Maastricht University

Succesvol vervolg School-Ex progamma

De activiteiten en maatregelen die MBO-scholen in het voorjaar van 2010 ondernamen om jongeren te stimuleren door te leren, hebben wederom vruchten afgeworpen. Negentien procent van de examenkandidaten heeft zich laten beïnvloeden door de campagne: zestien procent koos alsnog voor een vervolgopleiding en drie procent stelde de voorkeur voor een bepaalde vervolgopleiding bij. Dat is één van de conclusies van het Fact Sheet 'MBO-diploma 2010: Doorleren of werk zoeken?' dat het Researchcentrum voor Onderwijs en Arbeidsmarkt (ROA) van de Universiteit Maastricht presenteert.

Met het oog op de voortdurende economische crisis zijn MBO-scholieren die in de periode 1 februari - 1 augustus 2010 hun eindexamen hebben gedaan middels het School-Ex Programma aangespoord om door te leren. Drie ministeries hebben het ROA gevraagd om, via een Quickscan onder de gediplomeerden, na te gaan hoe het deze gediplomeerden in het eerste half jaar na het behalen van hun diploma is vergaan. Van de 95.000 MBO studenten die participeerden in het School-Ex Programma zijn hiervoor 20.000 benaderd. Bijna vierduizend jongeren vulden uiteindelijk de vragenlijst in.

Enkele conclusies op een rij:

* 19% van de examenkandidaten van het voorjaar van 2010 heeft zich door activiteiten van scholen laten beïnvloeden en a) is alsnog verder gaan leren (16%) of b) heeft zijn of haar voorkeur voor een bepaalde vervolgopleiding bijgesteld (3%).
* De invloed is het sterkst op jongeren die bij een eventuele intrede op de arbeidsmarkt het meest kwetsbaar zouden zijn, namelijk de niveau 1 en 2 gediplomeerden en de jongeren van niet-westerse afkomst.
* De jongeren die voor een vervolgstudie hebben gekozen zien de studie niet als een tijdelijke, kortetermijnoplossing maar willen de studie ook afmaken.

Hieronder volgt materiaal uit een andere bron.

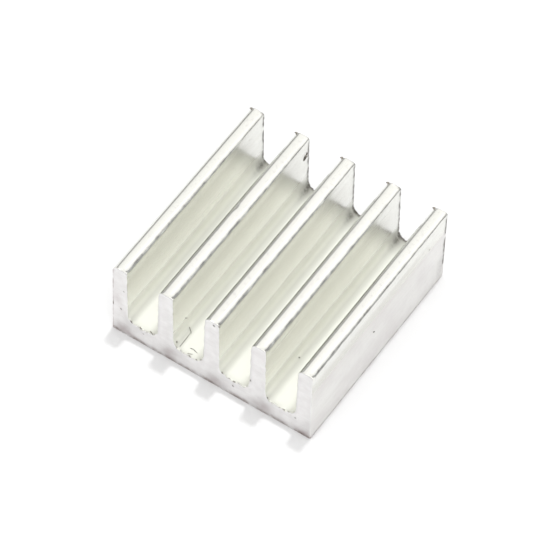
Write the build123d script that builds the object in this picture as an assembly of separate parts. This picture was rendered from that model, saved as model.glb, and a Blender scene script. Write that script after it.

Wat betreft de arbeidsmarkt zijn de volgende conclusies te trekken:
* Van alle MBO-gediplomeerden (schooljaar 2009/2010) die zich op de arbeidsmarkt aanbieden is 12,2% werkloos. De werkloosheid is daarmee in vergelijking met 2009 licht gedaald.
* De werkloosheid varieert sterk tussen zowel de opleidingsniveaus als de gevolgde leerwegen: de werkloosheid is het hoogst onder de lagere opleidingsniveaus en over het algemeen hoger bij BOL-opgeleiden dan bij BBL-ers. Onder de gediplomeerden van BOL niveau 1 die zich op de arbeidsmarkt aanbieden is meer dan 50% werkloos. Opgemerkt moet worden dat de niveau 1 opleidingen uitsluitend in algemene zin toegang geven tot de arbeidsmarkt (aka-opleidingen) dan wel toegang geven tot een vervolgopleiding op mbo-niveau 2. Het diploma is géén startkwalificatie voor de arbeidsmarkt.
* De provincies Flevoland en Friesland kennen een werkloosheidspercentage van boven de 20%. De situatie in de provincie Limburg heeft zich in vergelijking met 2009 sterk verbeterd.
* Een op de vier jongeren zonder werk en zonder vervolgstudie zou het fijn vinden als het UWV hen benaderde en hulp ging bieden.